TAIZÉ

La foi

Quelle est la spécificité de la foi chrétienne ?

 

Bien qu’on regarde la foi en général comme une religion, parce qu’il s’agit du rapport avec cet Absolu qu’on appelle Dieu, cette notion ne s’avère pas très utile pour la saisir dans son caractère unique. Serait-elle alors une spiritualité ? Oui, dans le sens où elle offre un chemin personnel et vécu d’approfondissement du sens de l’existence. Toutefois, ce chemin n’est pas laissé à la seule discrétion de l’individu, il n’est pas fait d’éléments à prendre ou à laisser au gré de ses propres caprices. C’est un pèlerinage sur les traces du Christ, et il met forcément le pèlerin en rapport avec tous ceux qui sont sur le même chemin.

La foi chrétienne est-elle alors une vie commune ? Cette définition a le grand mérite de correspondre à la vie des premiers chrétiens selon le Nouveau Testament. Encore faut-il ajouter que cette vie partagée est loin d’être une simple convivialité humaine mais qu’elle plonge ses racines en Dieu, car elle est essentiellement participation à sa Vie à lui, une Vie qui est Amour et donc Vie pour les autres. Cette vie commune est par nature inclusive, universelle, son rayonnement atteint virtuellement tout être humain. En ce sens, les frontières de la communauté chrétienne ne sont pas tracées une fois pour toutes ; elles finissent par se confondre avec l’ensemble de la famille humaine, voire de toute la création.

En son essence, la foi en Jésus Christ peut se définir comme l’offre en acte d’une communion universelle en Dieu. D’abord, loin d’être une œuvre humaine, elle est essentiellement une offre ou une invitation venant de la part de Dieu. C’était déjà le cas dans l’Israël ancien : ce peuple tirait son identité non pas de critères géographiques ou généalogiques, mais du choix gratuit d’un Dieu mystérieux et transcendant. Avec la venue du Christ Jésus, cela s’amplifie encore. En lui, pour impensable que cela puisse paraître, c’est la Source même de la vie qui vient à notre rencontre.

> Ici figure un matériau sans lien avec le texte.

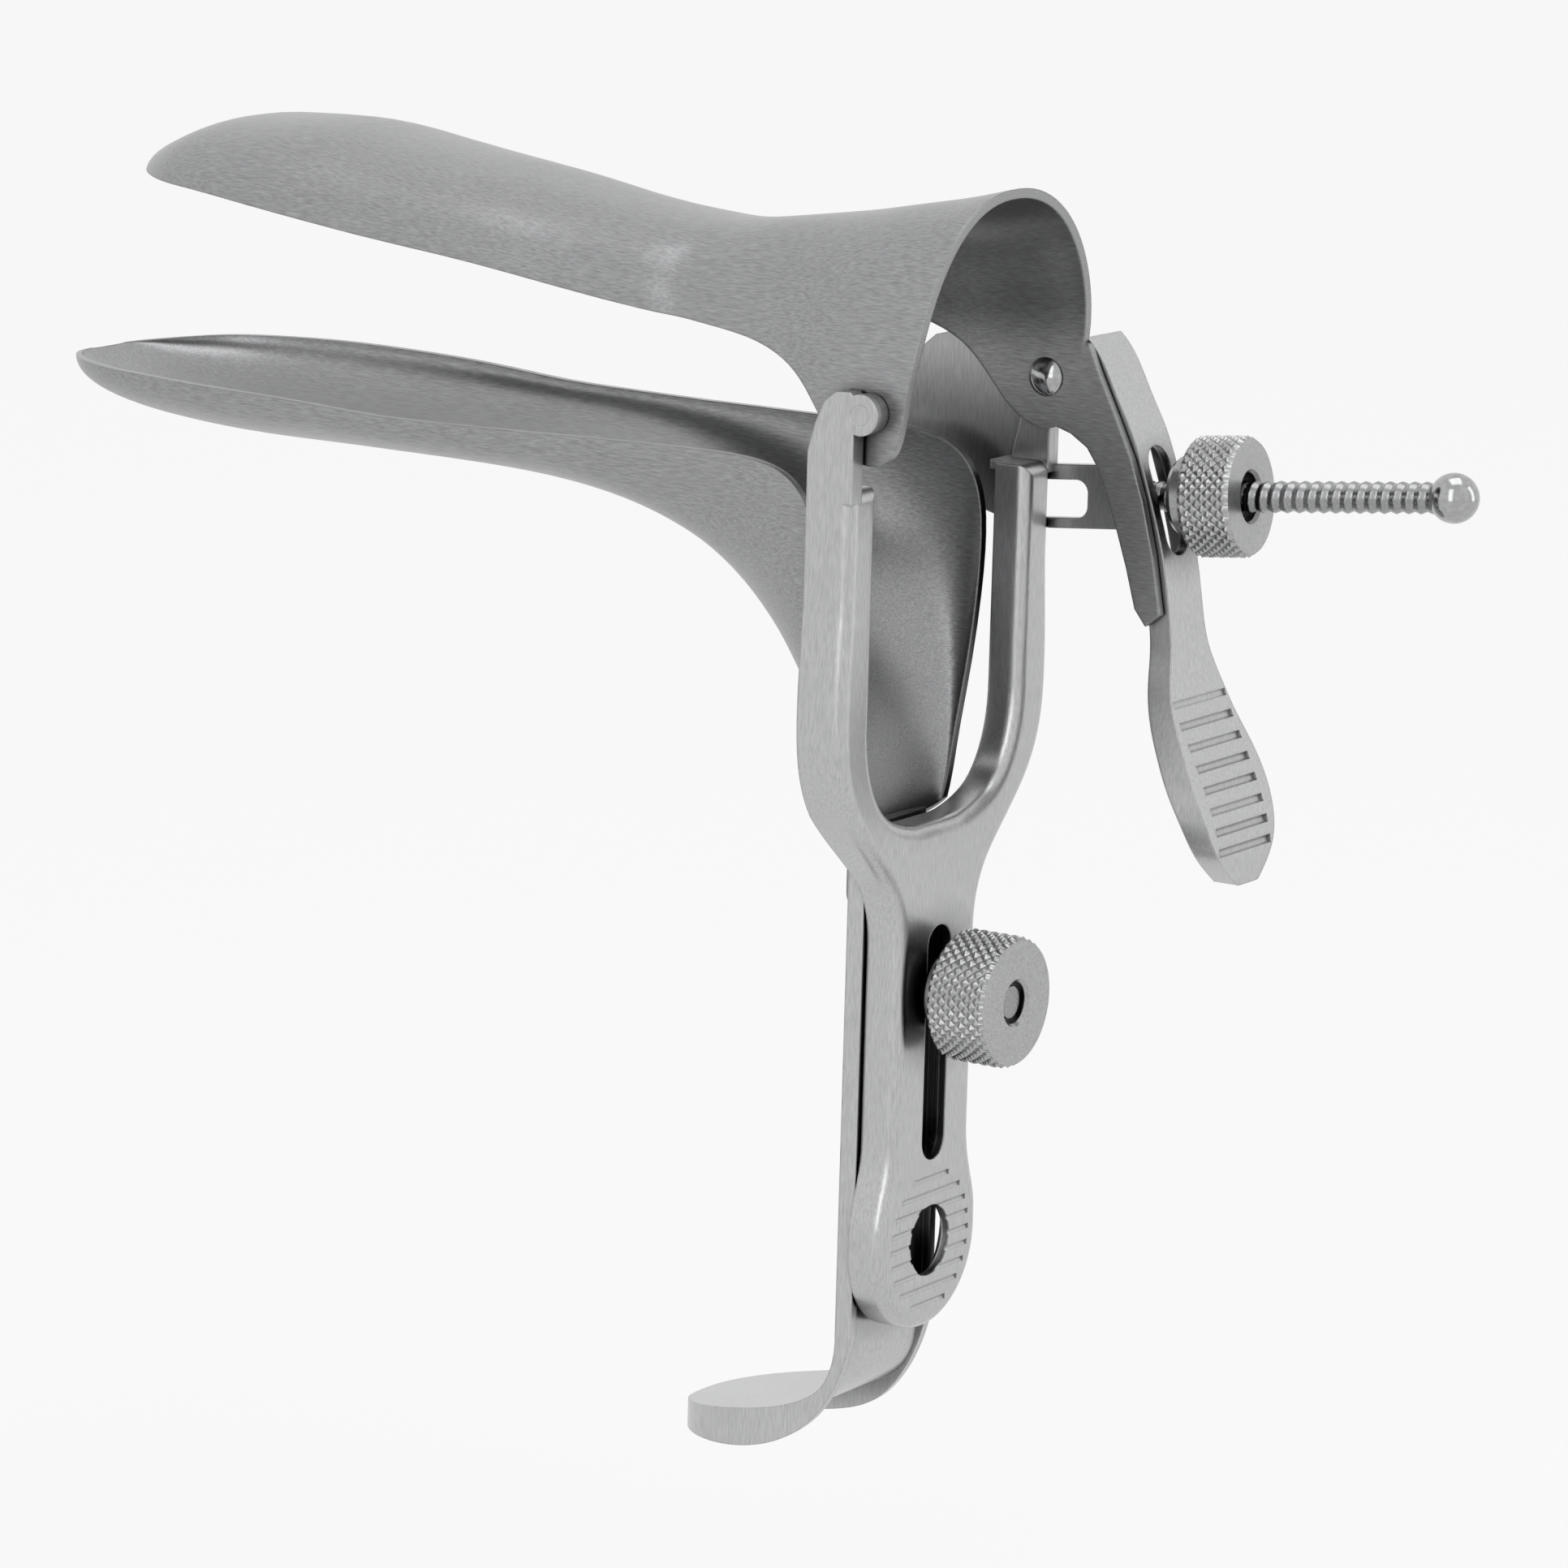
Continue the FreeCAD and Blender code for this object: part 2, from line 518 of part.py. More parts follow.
def make_bracket():
    x0 = ARM_OUT_TOP
    x1 = x0 + BRACKET_T
    rise = math.tan(ROD_PITCH)

    def tilted(y, z):
        return (y, z - y * rise)

    rear_y = WEB_Y + 0.2
    front_y = WEB_Y + ARM_DEPTH
    plate = poly_prism([tilted(TONGUE_END_Y, TONGUE_TOP_Z - 0.4),
                        tilted(TONGUE_END_Y + 0.4, TONGUE_TOP_Z),
                        tilted(rear_y, TONGUE_TOP_Z), (rear_y, 3.0), (2.4, 4.2),
                        (14.0, 4.2), (18.5, 3.0), (22.0, 0.0),
                        (BRACKET_FRONT_Y, -5.0), (22.5, -10.5), (17.0, -15.0),
                        (11.0, -18.2), (front_y - 1.0, TONGUE_BOTTOM_Z),
                        tilted(rear_y, TONGUE_BOTTOM_Z),
                        tilted(TONGUE_END_Y + 0.4, TONGUE_BOTTOM_Z),
                        tilted(TONGUE_END_Y, TONGUE_BOTTOM_Z + 0.4)], x0, x1)
    plate = plate.fuse(x_cylinder(LUG_R, x0, x1))
    window = poly_prism([tilted(WINDOW_FRONT_Y, WINDOW_TOP_Z),
                         tilted(WINDOW_REAR_Y, WINDOW_TOP_Z),
                         tilted(WINDOW_REAR_Y, WINDOW_BOTTOM_Z),
                         tilted(WINDOW_FRONT_Y, WINDOW_BOTTOM_Z)], x0 - 1, x1 + 1)
    window = window.makeFillet(WINDOW_CORNER_R, [e for e in window.Edges
                                                 if e.BoundBox.XLength > BRACKET_T
                                                 and e.BoundBox.YMax < WINDOW_REAR_Y + 0.1])
    plate = plate.cut(window).cut(x_cylinder(RIVET_R, 20, 30))
    plate = plate.cut(x_cylinder(BRACKET_RIVET_R, 20, 30, BRACKET_RIVET_Y, BRACKET_RIVET_Z))
    return plate.removeSplitter()


def rod_frame():
    start = V(ARM_OUT_TOP + BRACKET_T / 2.0, ROD_START_Y, ROD_Z)
    aim = V(math.sin(ROD_YAW) * math.cos(ROD_PITCH), -math.cos(ROD_YAW) * math.cos(ROD_PITCH),
            math.sin(ROD_PITCH))
    return start, aim


def at(start, aim, distance):
    return V(start.x + aim.x * distance, start.y + aim.y * distance, start.z + aim.z * distance)


def make_rod():
    start, aim = rod_frame()
    rod = Part.makeCylinder(ROD_R, ROD_LENGTH, start, aim)
    slit = Part.makeBox(BRACKET_T, 8.0, 12.0, V(ARM_OUT_TOP, TONGUE_END_Y, ROD_Z - 6.0))
    return rod.cut(slit)


def make_ball():
    start, aim = rod_frame()
    centre = at(start, aim, ROD_LENGTH + BALL_R - 0.9)
    ball = Part.makeSphere(BALL_R, centre)
    return ball.cut(Part.makeCylinder(ROD_R, ROD_LENGTH, start, aim))


def knurled_nut(seat, aim, hub_r, hub_h, body_r, body_h, bore, mouth_r, mouth_h):
    """Nut of revolution: domed hub at the seat, knurled body, relief round the bore."""
    pts = [(bore, 0.0), (hub_r * 0.55, 0.0), (hub_r - 0.5, 0.35), (hub_r, 1.0), (hub_r, hub_h),
           (body_r - NUT_EDGE, hub_h), (body_r, hub_h + NUT_EDGE),
           (body_r, hub_h + body_h - NUT_EDGE), (body_r - NUT_EDGE, hub_h + body_h),
           (mouth_r + 0.4, hub_h + body_h), (mouth_r, hub_h + body_h - 0.4),
           (mouth_r, hub_h + body_h - mouth_h), (bore, hub_h + body_h - mouth_h)]
    wire = Part.makePolygon([V(r, 0, h) for r, h in pts + pts[:1]])
    nut = Part.Face(wire).revolve(V(0, 0, 0), V(0, 0, 1), 360)
    nut.Placement = FreeCAD.Placement(seat, FreeCAD.Rotation(V(0, 0, 1), aim))
    return nut


def make_side_nut():
    start, aim = rod_frame()
    seat = at(start, aim, SIDE_NUT_AT)
    return knurled_nut(seat, aim, SIDE_HUB_R, SIDE_HUB_H, SIDE_NUT_R, SIDE_NUT_H,
                       ROD_R + NUT_BORE_FIT, ROD_R + 1.0, 1.5)


def make_stem_nut():
    return knurled_nut(V(0, WEB_Y - NUT_SEAT, STUD_Z), V(0, -1, 0), STEM_HUB_R, STEM_HUB_H,
                       STEM_NUT_R, STEM_NUT_H, STUD_R + NUT_BORE_FIT, STUD_R + 0.6,
                       STUD_RECESS + 0.4)


def make_stud():
    face = WEB_Y - NUT_SEAT - STEM_HUB_H - STEM_NUT_H + STUD_RECESS
    back = BAR_BACK_Y
    stud = Part.makeCylinder(STUD_R, back - face, V(0, face, STUD_Z), V(0, 1, 0))
    head = Part.makeCylinder(STUD_R + 1.6, 1.0, V(0, back, STUD_Z), V(0, 1, 0))
    head = head.makeFillet(0.5, [e for e in head.Edges
                                 if abs(e.BoundBox.YMin - back - 1.0) < 1e-6])
    return stud.fuse(head).removeSplitter()


def make_lower_blade():
    # half width, rim (y, z), crown (y, z)
    stations = [
        (4.6, (131.5, -7.6), (131.5, -8.9)),
        (7.6, (130.4, -7.5), (130.4, -9.6)),
        (11.0, (128.0, -7.3), (128.0, -10.8)),
        (15.2, (123.8, -7.0), (123.8, -12.2)),
        (18.8, (117.3, -6.9), (117.3, -13.5)),
        (21.2, (108.4, -6.9), (108.4, -14.4)),
        (22.2, (98.0, -7.1), (98.0, -14.9)),
        (21.9, (85.0, -7.5), (85.0, -14.9)),
        (21.0, (72.0, -8.2), (72.0, -14.9)),
        (19.9, (60.0, -8.2), (60.0, -15.2)),
        (18.9, (50.0, -8.1), (50.0, -16.1)),
        (18.1, (41.0, -7.9), (41.5, -17.9)),
        (17.6, (33.0, -7.8), (36.0, -20.0)),
        (17.5, (26.0, -7.7), (31.3, -22.5)),
        (17.9, (20.0, -7.8), (27.2, -25.5)),
        (18.6, (14.8, -8.6), (23.8, -28.6)),
        (19.2, (11.0, -10.8), (20.6, -32.0)),
        (19.3, (8.6, -14.8), (17.8, -35.6)),
        (18.7, (7.5, -20.6), (15.3, -39.4)),
        (17.3, (7.1, -28.3), (13.1, -43.2)),
        (15.2, (7.0, -37.0), (11.4, -46.9)),
        (13.2, (7.2, -45.2), (10.3, -50.6)),
        (11.4, (7.4, -52.6), (9.6, -55.2)),
    ]
    wires = [trough_section(w, rim, crown, BLADE_T) for w, rim, crown in stations]
    shell = Part.makeLoft(wires, True, False)
    shell = shell.cut(Part.makeBox(2 * BAR_HALF, BAR_BACK_Y + 20, 30,
                                   V(-BAR_HALF, -20, BAR_TOP_Z - 30.0)))
    tail = Part.makeBox(2 * TAIL_HALF, BLADE_T, TAIL_TOP_Z - TAIL_BOTTOM_Z,
                        V(-TAIL_HALF, BAR_BACK_Y, TAIL_BOTTOM_Z))
    tail = tail.makeFillet(2.5, [e for e in tail.Edges if e.BoundBox.YLength > BLADE_T - 0.01
                                 and e.BoundBox.ZMax < TAIL_BOTTOM_Z + 0.1])
    blade = shell.fuse(tail)
    blade = blade.cut(Part.makeCylinder(BAR_RIVET_R, 20, V(0, 0, BAR_RIVET_Z), V(0, 1, 0)))
    return blade.removeSplitter()


TOE_TOP = [(BAR_BACK_Y, TOE_START_Z), (8.7, -121.4), (10.4, -124.8), (14.0, -127.1),
           (20.0, -128.7), (27.0, -130.0), (34.4, -131.4)]
TOE_RIM = [(34.4, -134.6), (27.0, -134.4), (20.2, -133.6), (14.7, -131.6), (11.4, -129.0),
           (9.0, -125.8), (7.2, -122.0)]


def bar_side(inset, x0, x1):
    rim_y = WEB_Y + STEM_DEPTH + BAR_FLANGE_GAP
    back = BAR_BACK_Y - inset
    top = BAR_TOP_Z
    if inset > 0:
        path = []
        for k, p in enumerate(TOE_TOP):
            a = TOE_TOP[max(k - 1, 0)]
            b = TOE_TOP[min(k + 1, len(TOE_TOP) - 1)]
            tx, tz = b[0] - a[0], b[1] - a[1]
            if k == 0:
                tx, tz = 0.0, -1.0
            length = math.hypot(tx, tz)
            path.append(V(x0, p[0] + tz / length * inset, p[1] - tx / length * inset))
        end = path[-1]
        edges = [
            Part.makeLine(V(x0, back, top + 5), path[0]),
            spline(path),
            Part.makeLine(end, V(x0, end.y, -140)),
            Part.makeLine(V(x0, end.y, -140), V(x0, -5, -140)),
            Part.makeLine(V(x0, -5, -140), V(x0, -5, top + 5)),
            Part.makeLine(V(x0, -5, top + 5), V(x0, back, top + 5)),
        ]
    else:
        path = [V(x0, y, z) for y, z in TOE_TOP]
        rim = [V(x0, y, z) for y, z in TOE_RIM] + [V(x0, rim_y, TOE_START_Z)]
        edges = [
            Part.makeLine(V(x0, back, top), path[0]),
            spline(path),
            Part.makeLine(path[-1], rim[0]),
            spline(rim),
            Part.makeLine(rim[-1], V(x0, rim_y, top)),
            Part.makeLine(V(x0, rim_y, top), V(x0, back, top)),
        ]
    wire = Part.Wire(Part.__sortEdges__(edges))
    return Part.Face(wire).extrude(V(x1 - x0, 0, 0))


def bar_plan(inset):
    """Plan outline of the bar and toe as an upright prism."""
    half = BAR_HALF - inset
    toe = TOE_HALF - inset
    tip = TOE_REACH - inset
    z0 = -145.0
    edges = [Part.makeLine(V(half, -8, z0), V(-half, -8, z0))]
    for s in (1.0, -1.0):
        edges.append(Part.makeLine(V(s * half, -8, z0), V(s * half, 9.0, z0)))
        c = Part.BSplineCurve()
        pts = [(half, 9.0), (half + 0.5, 13.0), (toe - 0.1, 18.0), (toe - 0.5, 24.0),
               (toe - 2.9, 30.0), (toe * 0.42, tip - 0.9), (0.0, tip)]
        c.interpolate([V(s * x, y, z0) for x, y in pts],
                      InitialTangent=V(0, 1, 0), FinalTangent=V(-s, 0, 0))
        edges.append(c.toShape())
    wire = Part.Wire(Part.__sortEdges__(edges))
    return Part.Face(wire).extrude(V(0, 0, 120))


def make_bar():
    outer = bar_side(0.0, -15, 15).common(bar_plan(0.0))
    inner = bar_side(BAR_T, -15, 15).common(bar_plan(BAR_T))
    bar = outer.cut(inner)
    bar = bar.cut(Part.makeCylinder(BAR_HOLE_R, 10, V(0, 2, FINGER_Z), V(0, 1, 0)))
    bar = bar.cut(Part.makeCylinder(STUD_R, 10, V(0, 2, STUD_Z), V(0, 1, 0)))
    bar = bar.cut(Part.makeCylinder(BAR_RIVET_R, 10, V(0, 2, BAR_RIVET_Z), V(0, 1, 0)))
    return bar.removeSplitter()


def make_bar_rivet():
    front = BAR_BACK_Y - BAR_T
    back = BAR_BACK_Y + BLADE_T
    shank = Part.makeCylinder(BAR_RIVET_R, back - front, V(0, front, BAR_RIVET_Z), V(0, 1, 0))
    for y, way in ((front, -1), (back, 1)):
        head = Part.makeCylinder(BAR_RIVET_R + 0.9, 0.5, V(0, y, BAR_RIVET_Z), V(0, way, 0))
        far = y + way * 0.5
        head = head.makeFillet(0.3, [e for e in head.Edges
                                     if abs(e.BoundBox.YMin - far) < 1e-6
                                     and abs(e.BoundBox.YMax - far) < 1e-6])
        shank = shank.fuse(head)
    return shank.removeSplitter()


def make_bracket_rivet():
    x0 = ARM_OUT_TOP - LUG_T
    x1 = ARM_OUT_TOP + BRACKET_T
    y = BRACKET_RIVET_Y
    z = BRACKET_RIVET_Z
    shank = x_cylinder(BRACKET_RIVET_R, x0, x1, y, z)
    head = x_cylinder(BRACKET_RIVET_HEAD_R, x1, x1 + BRACKET_RIVET_HEAD_H, y, z)
    tail = x_cylinder(BRACKET_RIVET_TAIL_R, x0 - BRACKET_RIVET_TAIL_H, x0, y, z)
    return shank.fuse(head).fuse(tail).removeSplitter()


def build():
    ear_in = EAR_OUT - BLADE_T
    return {
        "yoke": make_yoke(),
        "upper_blade": make_upper_blade(),
        "thumb_lever": make_thumb_lever(),
        "pivot_rivet_left": rivet(-1.0, ear_in - COLLAR_GAP, ARM_OUT_TOP,
                                  EAR_OUT + COLLAR_GAP, 0.0),
        "pivot_rivet_right": rivet(1.0, ear_in - COLLAR_GAP, ARM_OUT_TOP + BRACKET_T,
                                   0.0, RIVET_TAIL_H),
        "screw_bracket": make_bracket(),
        "bracket_rivet": make_bracket_rivet(),
        "side_screw": make_rod(),
        "screw_ball": make_ball(),
        "side_nut": make_side_nut(),
        "lower_blade": make_lower_blade(),
        "slide_bar": make_bar(),
        "bar_rivet": make_bar_rivet(),
        "stem_stud": make_stud(),
        "stem_nut": make_stem_nut(),
    }


os.makedirs("parts", exist_ok=True)
for node, shape in build().items():
    shape.translate(V(0, -WEB_Y, -FINGER_Z))
    shape.exportStep("parts/" + node + ".step")
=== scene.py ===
import json
import math

import bmesh
import bpy
from mathutils import Matrix, Vector


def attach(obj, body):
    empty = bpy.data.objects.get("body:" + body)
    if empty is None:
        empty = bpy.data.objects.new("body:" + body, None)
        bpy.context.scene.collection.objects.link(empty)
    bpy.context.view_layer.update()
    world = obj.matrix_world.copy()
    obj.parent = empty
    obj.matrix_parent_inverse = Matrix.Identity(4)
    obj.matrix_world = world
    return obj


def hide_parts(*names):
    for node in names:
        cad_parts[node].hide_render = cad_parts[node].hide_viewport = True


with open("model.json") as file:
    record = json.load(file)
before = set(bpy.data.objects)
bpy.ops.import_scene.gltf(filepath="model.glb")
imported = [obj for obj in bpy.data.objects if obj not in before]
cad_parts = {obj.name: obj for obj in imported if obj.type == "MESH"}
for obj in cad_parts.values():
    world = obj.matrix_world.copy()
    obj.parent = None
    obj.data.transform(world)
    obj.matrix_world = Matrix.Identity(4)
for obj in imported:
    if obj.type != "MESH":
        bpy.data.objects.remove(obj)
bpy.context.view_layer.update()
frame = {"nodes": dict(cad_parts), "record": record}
nodes = frame["nodes"]
slot_of = {row["node"]: row["material_slot"] for row in frame["record"]["subparts"]}

# Lengths of the pieces are in millimetres, as in the solids, and become metres by MM.
MM = 0.001
HINGE = Vector((0.0, -0.8, 106.0))
SMOOTH_ANGLE = math.radians(32.0)

# rod, at the same place as the solid one
ROD_YAW = math.radians(6.0)
ROD_PITCH = math.radians(5.4)
ROD_AIM = Vector((math.sin(ROD_YAW) * math.cos(ROD_PITCH),
                  -math.cos(ROD_YAW) * math.cos(ROD_PITCH),
                  math.sin(ROD_PITCH)))
ROD_START = HINGE + Vector((23.75, -8.2, -14.5))
ROD_LENGTH = 42.5
ROD_R = 2.0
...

Si la foi chrétienne est une offre venant du côté de l’Absolu, le rôle des humains est essentiellement d’accueillir cette invitation et d’y répondre. Ce n’est pas à eux d’en définir les contours. Et si Dieu appelle par le Christ à un partage de vie, à une communion, cette invitation s’adresse alors à la dimension la plus personnelle de l’être humain, elle cherche à éveiller en lui une liberté. Autant de raisons pour lesquelles une telle offre est aux antipodes de la contrainte. Toute tentative de l’imposer par des moyens coercitifs, ouverts ou subtils, est absolument étrangère à sa nature.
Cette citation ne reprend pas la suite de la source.